Beginning with the first line of the data below, reproduce every line unchanged, ending with the line that holds "and ground coat".
--- INFORMATION PROVIDED ---
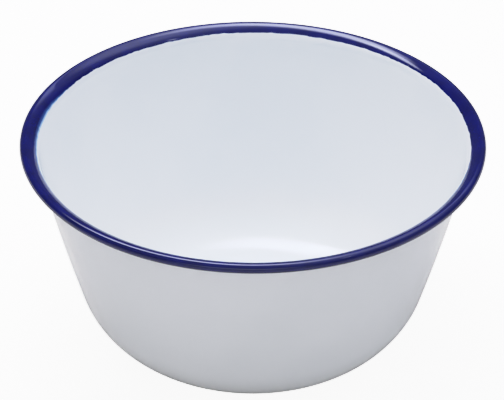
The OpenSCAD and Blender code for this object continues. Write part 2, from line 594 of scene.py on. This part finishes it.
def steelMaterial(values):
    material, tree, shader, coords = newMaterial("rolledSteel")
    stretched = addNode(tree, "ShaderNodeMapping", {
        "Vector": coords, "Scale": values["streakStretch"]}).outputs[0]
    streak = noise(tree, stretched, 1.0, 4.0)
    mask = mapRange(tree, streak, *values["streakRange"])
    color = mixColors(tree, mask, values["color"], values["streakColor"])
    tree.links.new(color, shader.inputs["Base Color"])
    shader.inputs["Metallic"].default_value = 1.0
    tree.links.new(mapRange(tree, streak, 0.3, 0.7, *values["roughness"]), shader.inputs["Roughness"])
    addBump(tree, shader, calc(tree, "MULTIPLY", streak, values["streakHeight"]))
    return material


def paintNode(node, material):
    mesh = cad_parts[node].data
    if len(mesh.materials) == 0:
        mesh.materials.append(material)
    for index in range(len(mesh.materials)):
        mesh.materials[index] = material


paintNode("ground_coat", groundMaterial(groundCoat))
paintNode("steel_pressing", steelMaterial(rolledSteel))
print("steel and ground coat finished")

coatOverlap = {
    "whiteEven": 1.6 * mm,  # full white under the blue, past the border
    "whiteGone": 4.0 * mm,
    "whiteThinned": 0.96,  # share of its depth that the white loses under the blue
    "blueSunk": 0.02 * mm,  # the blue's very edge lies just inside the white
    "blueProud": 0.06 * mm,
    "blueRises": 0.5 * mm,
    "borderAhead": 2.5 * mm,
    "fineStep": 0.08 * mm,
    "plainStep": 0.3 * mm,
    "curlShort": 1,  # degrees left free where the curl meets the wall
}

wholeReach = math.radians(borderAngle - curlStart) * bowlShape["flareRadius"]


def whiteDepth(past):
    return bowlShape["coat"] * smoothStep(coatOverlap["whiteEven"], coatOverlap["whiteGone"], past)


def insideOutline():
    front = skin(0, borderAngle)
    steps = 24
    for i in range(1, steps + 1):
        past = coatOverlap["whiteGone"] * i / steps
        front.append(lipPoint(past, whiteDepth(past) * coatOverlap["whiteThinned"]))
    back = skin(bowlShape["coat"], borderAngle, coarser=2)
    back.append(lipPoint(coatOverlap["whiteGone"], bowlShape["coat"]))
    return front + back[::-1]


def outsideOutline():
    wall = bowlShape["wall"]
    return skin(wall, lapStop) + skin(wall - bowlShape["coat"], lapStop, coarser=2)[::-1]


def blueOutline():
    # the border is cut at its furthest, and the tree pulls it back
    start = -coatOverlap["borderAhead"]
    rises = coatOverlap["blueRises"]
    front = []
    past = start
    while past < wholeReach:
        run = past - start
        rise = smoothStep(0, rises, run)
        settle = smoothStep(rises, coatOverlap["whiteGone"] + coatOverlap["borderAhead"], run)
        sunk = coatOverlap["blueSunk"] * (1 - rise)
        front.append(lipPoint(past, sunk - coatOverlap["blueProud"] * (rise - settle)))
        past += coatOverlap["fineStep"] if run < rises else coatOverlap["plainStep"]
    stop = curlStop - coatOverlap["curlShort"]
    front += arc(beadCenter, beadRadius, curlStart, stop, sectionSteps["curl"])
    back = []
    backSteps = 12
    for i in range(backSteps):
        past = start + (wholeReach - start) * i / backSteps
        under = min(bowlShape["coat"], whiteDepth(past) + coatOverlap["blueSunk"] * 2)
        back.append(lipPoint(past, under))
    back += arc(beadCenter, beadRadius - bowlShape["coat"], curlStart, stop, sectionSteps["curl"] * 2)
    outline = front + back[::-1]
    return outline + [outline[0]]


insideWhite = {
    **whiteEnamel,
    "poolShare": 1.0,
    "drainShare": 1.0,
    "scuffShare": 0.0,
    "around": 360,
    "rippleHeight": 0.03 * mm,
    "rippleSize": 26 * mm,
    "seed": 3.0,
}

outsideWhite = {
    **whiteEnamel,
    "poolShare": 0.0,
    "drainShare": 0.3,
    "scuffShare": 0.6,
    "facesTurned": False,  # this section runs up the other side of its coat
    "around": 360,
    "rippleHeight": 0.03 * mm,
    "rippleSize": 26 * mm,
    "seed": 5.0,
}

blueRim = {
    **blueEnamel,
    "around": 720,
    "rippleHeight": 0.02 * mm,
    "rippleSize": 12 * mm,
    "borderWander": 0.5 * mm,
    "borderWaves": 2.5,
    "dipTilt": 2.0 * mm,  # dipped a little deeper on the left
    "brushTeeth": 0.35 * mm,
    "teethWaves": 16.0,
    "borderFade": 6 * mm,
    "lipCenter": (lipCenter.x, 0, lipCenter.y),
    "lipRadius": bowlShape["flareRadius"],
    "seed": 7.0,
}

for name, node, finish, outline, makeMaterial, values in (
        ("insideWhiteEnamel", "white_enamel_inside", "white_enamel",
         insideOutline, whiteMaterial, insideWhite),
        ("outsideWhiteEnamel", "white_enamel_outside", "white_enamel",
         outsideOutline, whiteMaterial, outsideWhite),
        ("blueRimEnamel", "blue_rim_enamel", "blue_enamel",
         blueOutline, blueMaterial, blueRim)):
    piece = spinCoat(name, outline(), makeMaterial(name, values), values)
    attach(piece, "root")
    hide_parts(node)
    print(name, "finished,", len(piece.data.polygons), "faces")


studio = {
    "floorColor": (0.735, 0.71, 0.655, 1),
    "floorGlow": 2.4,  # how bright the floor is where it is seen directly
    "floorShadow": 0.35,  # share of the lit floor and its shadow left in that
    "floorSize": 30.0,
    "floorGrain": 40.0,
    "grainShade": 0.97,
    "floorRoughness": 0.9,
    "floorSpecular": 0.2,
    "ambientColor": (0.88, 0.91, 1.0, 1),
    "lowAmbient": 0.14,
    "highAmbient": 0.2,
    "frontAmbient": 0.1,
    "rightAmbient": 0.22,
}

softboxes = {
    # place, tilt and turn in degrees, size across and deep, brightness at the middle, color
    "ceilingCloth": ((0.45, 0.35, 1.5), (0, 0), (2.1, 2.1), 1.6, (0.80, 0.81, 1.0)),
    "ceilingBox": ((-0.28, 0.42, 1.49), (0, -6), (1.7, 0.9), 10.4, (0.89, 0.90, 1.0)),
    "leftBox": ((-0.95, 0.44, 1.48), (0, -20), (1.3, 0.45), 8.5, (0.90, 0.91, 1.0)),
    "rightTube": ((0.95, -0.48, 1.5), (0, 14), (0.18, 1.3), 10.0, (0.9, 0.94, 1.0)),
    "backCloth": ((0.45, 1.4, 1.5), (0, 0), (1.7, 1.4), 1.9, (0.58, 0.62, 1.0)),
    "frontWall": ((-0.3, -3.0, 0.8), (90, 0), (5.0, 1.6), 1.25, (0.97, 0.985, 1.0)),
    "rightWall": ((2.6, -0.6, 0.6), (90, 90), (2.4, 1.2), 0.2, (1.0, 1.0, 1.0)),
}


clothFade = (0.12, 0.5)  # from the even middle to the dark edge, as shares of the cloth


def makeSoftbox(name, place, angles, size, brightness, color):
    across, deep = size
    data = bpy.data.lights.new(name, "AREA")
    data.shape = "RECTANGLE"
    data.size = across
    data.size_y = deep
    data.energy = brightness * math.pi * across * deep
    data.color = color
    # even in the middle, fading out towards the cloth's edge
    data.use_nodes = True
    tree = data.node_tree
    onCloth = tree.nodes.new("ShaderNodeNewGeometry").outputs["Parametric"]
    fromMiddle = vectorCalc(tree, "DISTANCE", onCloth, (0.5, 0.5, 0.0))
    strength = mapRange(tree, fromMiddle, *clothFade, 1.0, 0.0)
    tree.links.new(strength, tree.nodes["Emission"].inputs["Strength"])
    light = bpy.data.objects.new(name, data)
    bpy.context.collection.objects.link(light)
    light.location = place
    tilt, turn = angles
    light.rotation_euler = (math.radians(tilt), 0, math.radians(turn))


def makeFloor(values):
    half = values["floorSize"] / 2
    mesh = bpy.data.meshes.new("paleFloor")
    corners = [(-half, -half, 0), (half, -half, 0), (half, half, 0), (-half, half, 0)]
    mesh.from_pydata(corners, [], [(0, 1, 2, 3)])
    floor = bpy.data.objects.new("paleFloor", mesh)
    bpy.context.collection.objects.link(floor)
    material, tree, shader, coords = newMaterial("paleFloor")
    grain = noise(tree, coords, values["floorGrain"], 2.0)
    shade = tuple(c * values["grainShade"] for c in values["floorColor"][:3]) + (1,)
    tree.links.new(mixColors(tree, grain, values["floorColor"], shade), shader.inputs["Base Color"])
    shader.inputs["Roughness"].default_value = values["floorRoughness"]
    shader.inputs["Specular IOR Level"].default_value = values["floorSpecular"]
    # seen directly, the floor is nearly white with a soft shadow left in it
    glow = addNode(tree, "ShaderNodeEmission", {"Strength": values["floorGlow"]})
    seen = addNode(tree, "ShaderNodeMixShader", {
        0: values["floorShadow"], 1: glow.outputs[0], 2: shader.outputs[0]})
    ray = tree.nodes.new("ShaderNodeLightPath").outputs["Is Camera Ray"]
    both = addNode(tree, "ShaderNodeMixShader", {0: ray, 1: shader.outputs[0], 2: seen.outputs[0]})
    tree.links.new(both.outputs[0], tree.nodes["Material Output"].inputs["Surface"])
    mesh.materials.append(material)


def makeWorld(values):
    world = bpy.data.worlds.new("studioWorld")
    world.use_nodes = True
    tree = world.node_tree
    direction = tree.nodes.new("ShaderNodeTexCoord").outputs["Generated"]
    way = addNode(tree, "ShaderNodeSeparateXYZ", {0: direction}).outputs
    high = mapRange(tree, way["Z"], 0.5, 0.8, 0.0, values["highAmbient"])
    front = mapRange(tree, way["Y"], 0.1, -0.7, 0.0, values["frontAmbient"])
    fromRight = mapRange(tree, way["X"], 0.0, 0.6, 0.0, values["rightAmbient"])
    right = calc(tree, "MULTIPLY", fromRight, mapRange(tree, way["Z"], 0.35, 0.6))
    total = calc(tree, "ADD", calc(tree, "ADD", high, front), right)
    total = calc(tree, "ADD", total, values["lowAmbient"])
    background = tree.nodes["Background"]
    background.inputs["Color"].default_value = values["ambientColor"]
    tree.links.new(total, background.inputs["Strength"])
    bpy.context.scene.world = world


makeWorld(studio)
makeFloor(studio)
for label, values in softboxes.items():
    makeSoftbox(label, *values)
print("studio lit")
---
• [THE SOLUTION]:
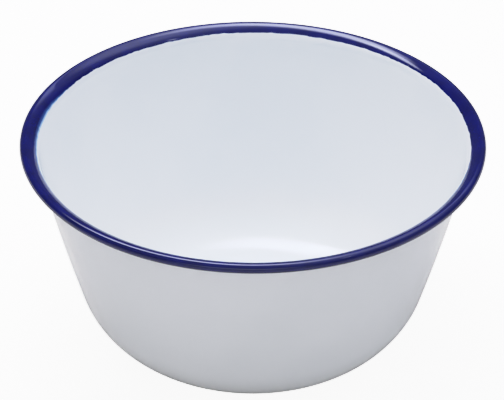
The OpenSCAD and Blender code for this object continues. Write part 2, from line 594 of scene.py on. This part finishes it.
def steelMaterial(values):
    material, tree, shader, coords = newMaterial("rolledSteel")
    stretched = addNode(tree, "ShaderNodeMapping", {
        "Vector": coords, "Scale": values["streakStretch"]}).outputs[0]
    streak = noise(tree, stretched, 1.0, 4.0)
    mask = mapRange(tree, streak, *values["streakRange"])
    color = mixColors(tree, mask, values["color"], values["streakColor"])
    tree.links.new(color, shader.inputs["Base Color"])
    shader.inputs["Metallic"].default_value = 1.0
    tree.links.new(mapRange(tree, streak, 0.3, 0.7, *values["roughness"]), shader.inputs["Roughness"])
    addBump(tree, shader, calc(tree, "MULTIPLY", streak, values["streakHeight"]))
    return material


def paintNode(node, material):
    mesh = cad_parts[node].data
    if len(mesh.materials) == 0:
        mesh.materials.append(material)
    for index in range(len(mesh.materials)):
        mesh.materials[index] = material


paintNode("ground_coat", groundMaterial(groundCoat))
paintNode("steel_pressing", steelMaterial(rolledSteel))
print("steel and ground coat finished")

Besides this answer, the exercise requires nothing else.